— Directions —
Quote all of the data below exactly, please.

···

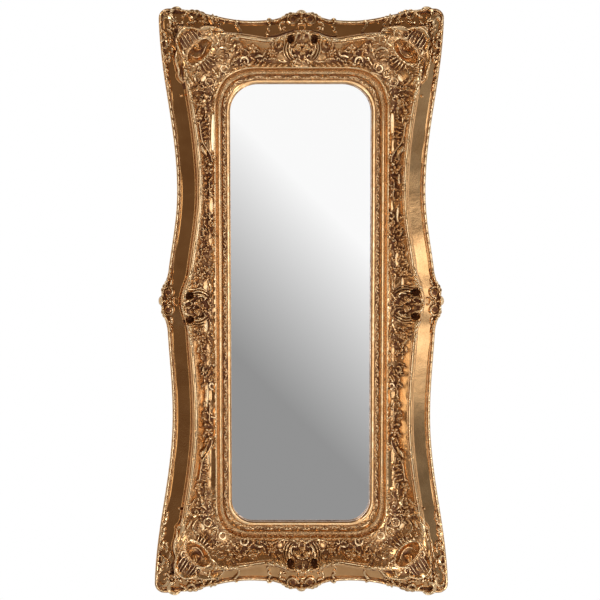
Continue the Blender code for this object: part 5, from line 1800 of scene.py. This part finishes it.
# %% The screen that the glass reflects
SCREEN_REACH = SCREEN_DISTANCE / -CAMERA_PLACE[1]
SCREEN_SIZE = (3.8, 4.6)
FADE_FROM = -0.823
FADE_TO = 0.810
DARKEST = 0.58
GLASS_SEEN = (0.500, 1.525)
ROUND_THE_GLASS = 3.0
ROUND_FADE = (0.5, 2.1)
ROUND_FADED = 0.30
BORDER_BLEND = 0.05
room_screen, tree, shader = glow("room_screen_finish")
calc = partial(math_node, tree)
place, along_width, along_height = screen_axes(tree)
slope = calc("ADD", along_width, along_height)
tint = calc("POWER", ramp(tree, slope, FADE_FROM, FADE_TO, DARKEST, 1.0, "LINEAR"), 2.2)
from_middle = [calc("ABSOLUTE", along_width), calc("ABSOLUTE", along_height)]
beyond = [calc("SUBTRACT", distance, edge) for distance, edge in zip(from_middle, GLASS_SEEN)]
fading = ramp(tree, from_middle[1], *ROUND_FADE, ROUND_THE_GLASS, ROUND_FADED * ROUND_THE_GLASS)
border = calc("MULTIPLY", ramp(tree, calc("MAXIMUM", *beyond), 0.0, BORDER_BLEND), fading)
tree.links.new(calc("MAXIMUM", tint, border), shader.inputs["Emission Strength"])
screen_place = (-CAMERA_PLACE[0] * SCREEN_REACH, -SCREEN_DISTANCE, -CAMERA_PLACE[2] * SCREEN_REACH)
screen("room_screen", *SCREEN_SIZE, screen_place, UPRIGHT, room_screen)
print("room screen at:", screen_place)

# %% The window wall on the right
WINDOW_PLACE = (1.52, -1.10, 0.0)
WINDOW_SIZE = (0.6, 2.4)
WINDOW_TURN = 51.0
WINDOW_STRENGTH = 2.1
STREAK_STRETCH = (16.0, 1.1, 1.0)
WINDOW_LIGHT = [
    (0.0, 0.11), (0.15, 0.12), (0.24, 0.10), (0.27, 0.13), (0.305, 0.30), (0.33, 0.60), (0.36, 0.92),
    (0.40, 0.78), (0.46, 0.50), (0.52, 0.54), (0.56, 0.88), (0.60, 0.96), (0.615, 0.60), (0.63, 0.20),
    (0.66, 0.12), (0.70, 0.15), (0.76, 0.16), (1.0, 0.11),
]
window_wall, tree, shader = glow("window_wall_finish", (1.0, 0.97, 0.91))
calc = partial(math_node, tree)
place, along_width, along_height = screen_axes(tree)
panes = tree.nodes.new("ShaderNodeFloatCurve")
curve = panes.mapping.curves[0]
while len(curve.points) < len(WINDOW_LIGHT):
    curve.points.new(0.5, 0.5)
for point, marked in zip(curve.points, WINDOW_LIGHT):
    point.location = marked
panes.mapping.update()
upward = calc("MULTIPLY_ADD", along_height, 1.0 / WINDOW_SIZE[1], 0.5)
tree.links.new(upward, panes.inputs["Value"])
streaky = noise(tree, stretched(tree, place, STREAK_STRETCH), 1.0, 2.0, 0.5)
streaks = ramp(tree, streaky, 0.36, 0.62, 0.62, 1.35)
pane_light = calc("MULTIPLY", calc("MULTIPLY", panes.outputs["Value"], WINDOW_STRENGTH), streaks)
tree.links.new(pane_light, shader.inputs["Emission Strength"])
screen("window_wall", *WINDOW_SIZE, WINDOW_PLACE, (radians(90), 0.0, radians(WINDOW_TURN)), window_wall)
print("window wall at:", WINDOW_PLACE)

# %% Lights and camera
def soft_light(name, place, aim, size, power, colour):
    """A rectangular lamp of a size, power and colour that points at a place."""
    lamp = bpy.data.lights.new(name, "AREA")
    lamp.shape = "RECTANGLE"
    lamp.color = colour
    lamp.size, lamp.size_y = size
    lamp.energy = power
    holder = bpy.data.objects.new(name, lamp)
    holder.location = place
    holder.rotation_euler = (Vector(aim) - Vector(place)).to_track_quat("-Z", "Y").to_euler()
    bpy.context.scene.collection.objects.link(holder)


WARM_WHITE = (1.0, 0.95, 0.86)
WARM_GLOW = (1.0, 0.84, 0.62)
soft_light("right_strip", (3.5, -1.25, 0.0), (0.0, 0.0, 0.0), (0.5, 3.2), 10.0, WARM_WHITE)
soft_light("left_strip", (-3.6, -1.05, 0.1), (0.0, 0.0, 0.0), (0.6, 3.0), 8.0, WARM_GLOW)
soft_light("high_left_panel", (-1.6, -3.0, 2.6), (0.0, 0.0, 0.2), (1.0, 1.0), 24.0, WARM_WHITE)
soft_light("low_right_panel", (1.5, -2.6, -1.9), (0.0, 0.0, -0.2), (0.8, 0.8), 16.0, WARM_WHITE)
world = bpy.data.worlds.new("studio_world")
bpy.context.scene.world = world
world.use_nodes = True
tree = world.node_tree
dim_room = tree.nodes["Background"]
dim_room.inputs["Color"].default_value = (0.172, 0.118, 0.076, 1.0)
seen_white = tree.nodes.new("ShaderNodeBackground")
choose = tree.nodes.new("ShaderNodeMixShader")
seen_white.inputs["Color"].default_value = (1.0, 1.0, 1.0, 1.0)
tree.links.new(tree.nodes.new("ShaderNodeLightPath").outputs["Is Camera Ray"], choose.inputs[0])
tree.links.new(dim_room.outputs[0], choose.inputs[1])
tree.links.new(seen_white.outputs[0], choose.inputs[2])
tree.links.new(choose.outputs[0], tree.nodes["World Output"].inputs["Surface"])
bpy.context.scene.view_settings.view_transform = "Standard"

SENSOR_WIDTH = 36.0
IMAGE_PIXELS = 600
METRES_PER_PIXEL = 0.003066
IMAGE_WIDTH_METRES = IMAGE_PIXELS * METRES_PER_PIXEL
FOCUS_HEIGHT = 0.045
SHIFT_TRIM = (-0.0025, 0.0017)
camera = bpy.data.cameras.new("photo_camera")
camera_holder = bpy.data.objects.new("photo_camera", camera)
bpy.context.scene.collection.objects.link(camera_holder)
camera_holder.location = CAMERA_PLACE
camera_holder.rotation_euler = (radians(90), 0.0, 0.0)
camera.sensor_width = SENSOR_WIDTH
camera.lens = SENSOR_WIDTH * (-CAMERA_PLACE[1] - FOCUS_HEIGHT) / IMAGE_WIDTH_METRES
camera.shift_x = -CAMERA_PLACE[0] / IMAGE_WIDTH_METRES + SHIFT_TRIM[0]
camera.shift_y = -CAMERA_PLACE[2] / IMAGE_WIDTH_METRES + SHIFT_TRIM[1]
bpy.context.scene.camera = camera_holder
print("lens:", round(camera.lens, 1), "mm")

# %% [markdown]
# ## The frame's body
# Each piece rides on the frame's one body, and the two rings with their carving stand for the plain carved
# frame.

# %% Finish
for piece in GILT_PIECES:
    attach(piece, "root")
    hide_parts("carved_frame")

···

— Expected answer —
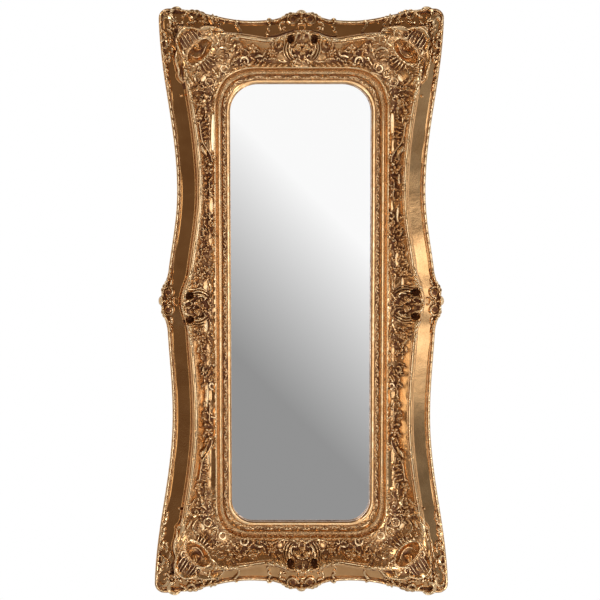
Continue the Blender code for this object: part 5, from line 1800 of scene.py. This part finishes it.
# %% The screen that the glass reflects
SCREEN_REACH = SCREEN_DISTANCE / -CAMERA_PLACE[1]
SCREEN_SIZE = (3.8, 4.6)
FADE_FROM = -0.823
FADE_TO = 0.810
DARKEST = 0.58
GLASS_SEEN = (0.500, 1.525)
ROUND_THE_GLASS = 3.0
ROUND_FADE = (0.5, 2.1)
ROUND_FADED = 0.30
BORDER_BLEND = 0.05
room_screen, tree, shader = glow("room_screen_finish")
calc = partial(math_node, tree)
place, along_width, along_height = screen_axes(tree)
slope = calc("ADD", along_width, along_height)
tint = calc("POWER", ramp(tree, slope, FADE_FROM, FADE_TO, DARKEST, 1.0, "LINEAR"), 2.2)
from_middle = [calc("ABSOLUTE", along_width), calc("ABSOLUTE", along_height)]
beyond = [calc("SUBTRACT", distance, edge) for distance, edge in zip(from_middle, GLASS_SEEN)]
fading = ramp(tree, from_middle[1], *ROUND_FADE, ROUND_THE_GLASS, ROUND_FADED * ROUND_THE_GLASS)
border = calc("MULTIPLY", ramp(tree, calc("MAXIMUM", *beyond), 0.0, BORDER_BLEND), fading)
tree.links.new(calc("MAXIMUM", tint, border), shader.inputs["Emission Strength"])
screen_place = (-CAMERA_PLACE[0] * SCREEN_REACH, -SCREEN_DISTANCE, -CAMERA_PLACE[2] * SCREEN_REACH)
screen("room_screen", *SCREEN_SIZE, screen_place, UPRIGHT, room_screen)
print("room screen at:", screen_place)

# %% The window wall on the right
WINDOW_PLACE = (1.52, -1.10, 0.0)
WINDOW_SIZE = (0.6, 2.4)
WINDOW_TURN = 51.0
WINDOW_STRENGTH = 2.1
STREAK_STRETCH = (16.0, 1.1, 1.0)
WINDOW_LIGHT = [
    (0.0, 0.11), (0.15, 0.12), (0.24, 0.10), (0.27, 0.13), (0.305, 0.30), (0.33, 0.60), (0.36, 0.92),
    (0.40, 0.78), (0.46, 0.50), (0.52, 0.54), (0.56, 0.88), (0.60, 0.96), (0.615, 0.60), (0.63, 0.20),
    (0.66, 0.12), (0.70, 0.15), (0.76, 0.16), (1.0, 0.11),
]
window_wall, tree, shader = glow("window_wall_finish", (1.0, 0.97, 0.91))
calc = partial(math_node, tree)
place, along_width, along_height = screen_axes(tree)
panes = tree.nodes.new("ShaderNodeFloatCurve")
curve = panes.mapping.curves[0]
while len(curve.points) < len(WINDOW_LIGHT):
    curve.points.new(0.5, 0.5)
for point, marked in zip(curve.points, WINDOW_LIGHT):
    point.location = marked
panes.mapping.update()
upward = calc("MULTIPLY_ADD", along_height, 1.0 / WINDOW_SIZE[1], 0.5)
tree.links.new(upward, panes.inputs["Value"])
streaky = noise(tree, stretched(tree, place, STREAK_STRETCH), 1.0, 2.0, 0.5)
streaks = ramp(tree, streaky, 0.36, 0.62, 0.62, 1.35)
pane_light = calc("MULTIPLY", calc("MULTIPLY", panes.outputs["Value"], WINDOW_STRENGTH), streaks)
tree.links.new(pane_light, shader.inputs["Emission Strength"])
screen("window_wall", *WINDOW_SIZE, WINDOW_PLACE, (radians(90), 0.0, radians(WINDOW_TURN)), window_wall)
print("window wall at:", WINDOW_PLACE)

# %% Lights and camera
def soft_light(name, place, aim, size, power, colour):
    """A rectangular lamp of a size, power and colour that points at a place."""
    lamp = bpy.data.lights.new(name, "AREA")
    lamp.shape = "RECTANGLE"
    lamp.color = colour
    lamp.size, lamp.size_y = size
    lamp.energy = power
    holder = bpy.data.objects.new(name, lamp)
    holder.location = place
    holder.rotation_euler = (Vector(aim) - Vector(place)).to_track_quat("-Z", "Y").to_euler()
    bpy.context.scene.collection.objects.link(holder)


WARM_WHITE = (1.0, 0.95, 0.86)
WARM_GLOW = (1.0, 0.84, 0.62)
soft_light("right_strip", (3.5, -1.25, 0.0), (0.0, 0.0, 0.0), (0.5, 3.2), 10.0, WARM_WHITE)
soft_light("left_strip", (-3.6, -1.05, 0.1), (0.0, 0.0, 0.0), (0.6, 3.0), 8.0, WARM_GLOW)
soft_light("high_left_panel", (-1.6, -3.0, 2.6), (0.0, 0.0, 0.2), (1.0, 1.0), 24.0, WARM_WHITE)
soft_light("low_right_panel", (1.5, -2.6, -1.9), (0.0, 0.0, -0.2), (0.8, 0.8), 16.0, WARM_WHITE)
world = bpy.data.worlds.new("studio_world")
bpy.context.scene.world = world
world.use_nodes = True
tree = world.node_tree
dim_room = tree.nodes["Background"]
dim_room.inputs["Color"].default_value = (0.172, 0.118, 0.076, 1.0)
seen_white = tree.nodes.new("ShaderNodeBackground")
choose = tree.nodes.new("ShaderNodeMixShader")
seen_white.inputs["Color"].default_value = (1.0, 1.0, 1.0, 1.0)
tree.links.new(tree.nodes.new("ShaderNodeLightPath").outputs["Is Camera Ray"], choose.inputs[0])
tree.links.new(dim_room.outputs[0], choose.inputs[1])
tree.links.new(seen_white.outputs[0], choose.inputs[2])
tree.links.new(choose.outputs[0], tree.nodes["World Output"].inputs["Surface"])
bpy.context.scene.view_settings.view_transform = "Standard"

SENSOR_WIDTH = 36.0
IMAGE_PIXELS = 600
METRES_PER_PIXEL = 0.003066
IMAGE_WIDTH_METRES = IMAGE_PIXELS * METRES_PER_PIXEL
FOCUS_HEIGHT = 0.045
SHIFT_TRIM = (-0.0025, 0.0017)
camera = bpy.data.cameras.new("photo_camera")
camera_holder = bpy.data.objects.new("photo_camera", camera)
bpy.context.scene.collection.objects.link(camera_holder)
camera_holder.location = CAMERA_PLACE
camera_holder.rotation_euler = (radians(90), 0.0, 0.0)
camera.sensor_width = SENSOR_WIDTH
camera.lens = SENSOR_WIDTH * (-CAMERA_PLACE[1] - FOCUS_HEIGHT) / IMAGE_WIDTH_METRES
camera.shift_x = -CAMERA_PLACE[0] / IMAGE_WIDTH_METRES + SHIFT_TRIM[0]
camera.shift_y = -CAMERA_PLACE[2] / IMAGE_WIDTH_METRES + SHIFT_TRIM[1]
bpy.context.scene.camera = camera_holder
print("lens:", round(camera.lens, 1), "mm")

# %% [markdown]
# ## The frame's body
# Each piece rides on the frame's one body, and the two rings with their carving stand for the plain carved
# frame.

# %% Finish
for piece in GILT_PIECES:
    attach(piece, "root")
    hide_parts("carved_frame")